Island Packet – Today we take a small detour away from the raw, unyielding, succulent news that usually appears in this space into the world of online governmental record keeping: The National Archives. Yes, those The National Archives! That dinging sound you just heard was the Excitement Meter hitting 11.
Sure, it may sound smotheringly boring, but for the few of you that haven’t already flipped over to Sports, I can assure you this Web site is a gold mine, except it has fewer cowboys and is much warmer. And it’s handy, too — just yesterday my Mom misplaced her copy of document RG 286: Records of the Agency for International Development, and I was all like, don’t sweat it, I got you covered. And then last week, my brother’s basement flooded, bewettening his entire collection of Related Lesson Plans for Postwar United States (1945 to the Early 1970s); luckily, they’re ALL ONLINE, with the obvious exceptions of the ones regarding the Illuminati, how the government killed Lennon and Bob Marley and most everything to do with the state of Idaho. Essentially, the Archives are pretty much like the Smoking Gun, except they’re a way less effective resource for figuring out, say, how many bottles of whiskey the cast of “High School Musical” demands at every live show (hint: It’s a LOT. Somewhere, Van Halen is saying, “Wow.”)
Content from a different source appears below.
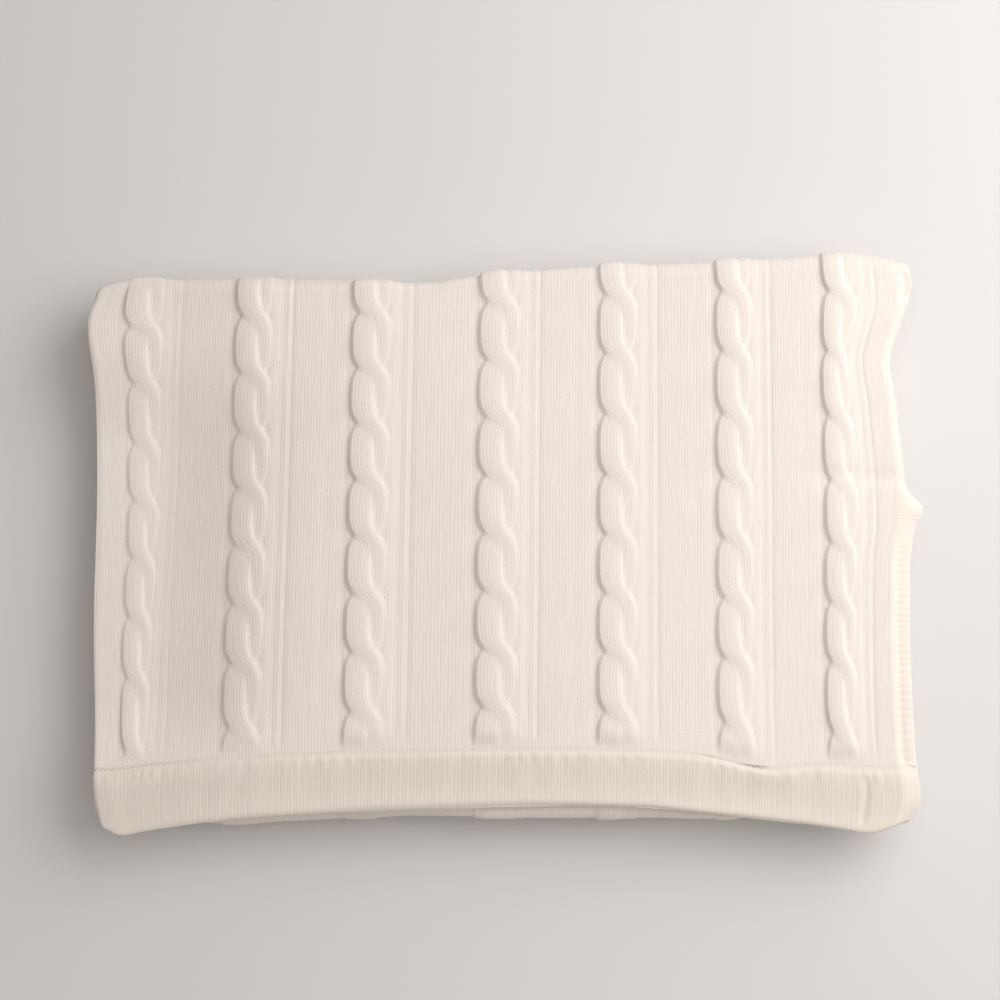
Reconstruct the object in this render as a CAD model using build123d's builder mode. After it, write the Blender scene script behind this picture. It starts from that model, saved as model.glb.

Anyway, what is the reason for that seemingly endless introductory portion, you might rightly wonder? Well, I have recently been made aware of a document from Foreign Service Despatch (their spelling, not mine, the correct spelling of “dispatch” was not recognized by the Archives until 1973), with the subject: REGULATIONS GOVERNING MOUNTAIN-CLIMBING EXPEDITIONS IN NEPAL — RELATING TO YETI.
The yeti, according to mythology and my grandfather, is the Abominable Snowman, and it has about as much use for regulations as it does a subscription to O Magazine. The document is very official-looking, dated 1959 and written in the damp, smudgy typewriter font that you’d expect from shady government documents from the ’50s about yeti. It’s extremely satisfying.
Anyway, the document says there are three regulations you need to keep in mind if you ever find yourself hunting yeti in Nepal in 1959:
1. “Indian Currency will have to be paid to His Majesty’s Government of Nepal for a permit to … search ‘yeti.’ ” Fair enough. They take PayPal, though.
2. “In case ‘yeti’ is traced it can be photographed or caught alive but it must not be killed or shot at except in an emergency arising out of self defense.” So, by order of the government of Nepal, no shooting the mythological man-beast. Just amuse him with impressions until help arrives.
3. Don’t cross the streams. Just kidding. It actually says: Don’t feed the Yeti after midnight. Hah! No, really, it says: Do not talk about Fight Club. I can do this all day, folks. All day.
Actually, No. 3 says that, in essence, if a yeti is found, Nepal gets it, which seems kind of needy on Nepal’s part, but whatever. But as near as I can tell and despite what you’ll probably hear from Dennis Kucinich, there has been no yeti discovery in Nepal or anywhere in the past 50 years. There has, however, been a load of postwar planning, and an absurd overabundance of International Development. All of which has been safely documented.